Przestrzeliłam w oczekiwaniach wobec tej powieści. Co prawda, rzeczywiście jest to książka niezwykła, pokazująca okrutny los więźnia skazanego na 18 lat egzystencji pod ziemią, pozbawionego prawie wszystkiego. Opowieść utkana jest w jakiś urzekający sposób - ma w sobie orientalne bogactwo słowa i przesiąknięta wiarą w boski sens rzeczy, mimo wszystko. Pokazuje również siłę słowa - narrator i jego towarzysze żywili się słowem - Koranem, wierszami marokańskich poetów, opowiadaniami fabuł hollywoodzkich hitów.

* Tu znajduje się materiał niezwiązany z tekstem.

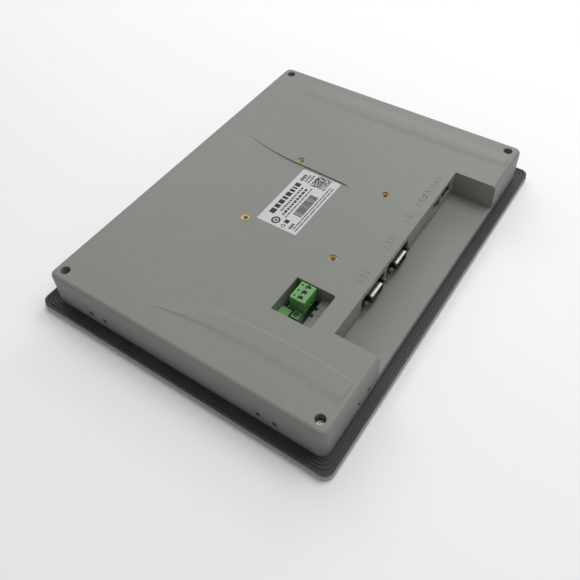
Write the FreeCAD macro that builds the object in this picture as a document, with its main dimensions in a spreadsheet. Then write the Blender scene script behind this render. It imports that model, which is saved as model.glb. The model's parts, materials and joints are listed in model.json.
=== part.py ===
import FreeCAD, Part
import math
import os

import Sketcher
from FreeCAD import Placement, Rotation, Vector

# A 12.1-inch operator panel, lying on its screen. Millimetres.
# X runs along the long side, Y points up as the panel hangs in a cabinet door, Z points out of its back.
# The origin is the middle of the front face.

SIZES = {
    # overall
    "panel_width": 317, "panel_height": 243, "panel_corner": 7, "total_depth": 34,
    # front frame
    "bezel_depth": 5.5, "bezel_lip": 1.4, "film_depth": 0.4, "film_margin": 4, "film_corner": 4,
    "film_thick": 0.3, "window_width": 249, "window_height": 188, "bezel_edge": 1.6,
    # sealing ring behind the front frame
    "gasket_thick": 1.8, "gasket_inset": 0.7, "gasket_gap": 0.3, "groove_wide": 0.9, "groove_deep": 0.6,
    "groove_pitch": 2.1,
    # rear housing
    "body_width": 298, "body_height": 226, "body_corner": 6, "draft": 1.8, "skin": 2.4, "roof": 2.3,
    "rear_round": 3,
    # connector bay at the lower edge
    "bay_left": -85, "bay_right": 94.5, "bay_wall": -79.5, "bay_gap": 0.4, "bay_skin": 1.8, "bay_round": 1.6,
    # power recess
    "recess_left": 14.88, "recess_right": 0.88, "power_top": -34.5, "power_bottom": -65, "lip_place": -54.5,
    "lip_level": 23, "shelf_level": 26.5, "recess_corner": 2, "skirt_level": 18, "skirt_skin": 1.6,
    "notch_wide": 2.6, "notch_deep": 2.4,
    # housing screws in their wells
    "corner_x": 139.6, "corner_y": 103.5, "well_bore": 7, "boss_bore": 11.5, "boss_level": 8.5, "seat_level": 26,
    "screw_bore": 3.4, "pilot_bore": 2.4, "screw_head": 5.6, "screw_shank": 2.9,
    # low raised bands on the rear face
    "band_rise_left": 0.48, "band_rise_right": 0.75, "band_low": -108,
    # threaded inserts for a standard 75 mm arm
    "arm_pitch": 75, "arm_x": 6, "arm_y": -8, "insert_bore": 5.8, "insert_long": 8, "insert_set": 0.6,
    "insert_thread": 3.4, "insert_boss": 9.6, "insert_mouth": 4.3, "insert_funnel": 0.5,
    # slots that the cabinet clamps hook into
    "clamp_wide": 3.2, "clamp_tall": 4.2, "clamp_level": 13.8, "clamp_pair": 12.4, "clamp_side": 70.6,
    "clamp_end": 103.6,
    # shallow field that the rating label lies in
    "field_drop": 1.0, "field_left": -40, "field_fade_left": -95, "field_low": -12.2, "field_fade_low": -20,
    "field_high": 35, "field_fade_high": 88, "label_wide": 63.5, "label_tall": 34, "label_x": 4.8, "label_y": 5.5,
    "label_thick": 0.15,
    # display stack
    "touch_wide": 264, "touch_tall": 202, "touch_thick": 1.7, "seal_wide": 5, "screen_wide": 261, "screen_tall": 203,
    "screen_level": 3.5, "screen_thick": 7.3, "screen_rim": 6, "cell_thick": 1.6, "tray_thick": 4.6,
    # inner frame and main board
    "plate_thick": 1.0, "plate_wide": 250, "plate_low": -75, "plate_high": 96, "board_thick": 1.6,
    "board_level": 14.6, "board_left": -112, "board_right": 112, "board_top": 62, "board_gap": 0.3,
    "standoff_bore": 5.5, "board_hole": 3.2,
    # serial ports
    "serial_a": -34.2, "serial_b": 0.8, "serial_level": 22.5, "flange_wide": 30.8, "flange_tall": 12.5,
    "flange_thick": 0.9, "shell_wide": 16.9, "shell_tall": 8.36, "shell_long": 6, "shell_skin": 0.5, "shell_round": 2.4,
    "jack_pitch": 24.99, "jack_flats": 4.75, "jack_long": 5.2, "jack_thread": 2.4, "port_gap": 0.4,
    # network, host, card, switch and reset openings
    "network_x": 63.2, "network_wide": 16, "network_tall": 13.6, "network_deep": 17, "network_mouth": 11.8,
    "network_mouth_tall": 8.4, "host_x": 78.6, "host_level": 26.2, "host_wide": 13.2, "host_tall": 5.8,
    "host_deep": 14, "card_x": 33.6, "card_wide": 24.4, "card_tall": 2.6, "card_deep": 24, "dip_x": 49.4,
    "dip_wide": 4.4, "dip_tall": 2.6, "reset_x": 53.7, "reset_bore": 1.8, "host_gap": 1.4,
    # power terminal
    "pole_pitch": 5.08, "plug_x": -67.5, "plug_low": -50.5, "plug_high": -38.9, "plug_level": 22.4, "plug_top": 33.5,
    "pole_y": -45.4, "well_wide": 4.2, "turn_head": 3.6, "turn_shank": 2.4, "cage_wide": 4.0, "cage_deep": 3.6,
    "cage_tall": 4.4, "cage_travel": 1.2, "cage_gap": 0.25, "entry_wide": 3.1, "entry_tall": 3.0, "header_top": 22.0,
}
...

Te momenty najbardziej mnie urzekły.
Z drugiej strony, naturalistyczne opisy, których się obawiałam, nie były tak straszne, dla mnie były szczere i konieczne.
A z trzeciej - nie mogłam darować autorowi (narratorowi) pewnych nieścisłości, podważało to moim zdaniem wiarygodność całej relacji. Od powieści opartych na faktach oczekuję dbałości o szczegóły, inaczej tracę zaufanie i nie potrafię współczuć. Stąd nie wierzę, że więźniowie karmieni byli kilkanaście lat tylko ryżem i makaronem i nie zmarli na szkorbut. Po prostu nie wierzę.
Czy warto przeczytać? Tak, ale bardziej jako zapis zmagania się z beznadziejną sytuacją przez osoby spoza naszego kręgu kulturowego, niż relację naocznego świadka.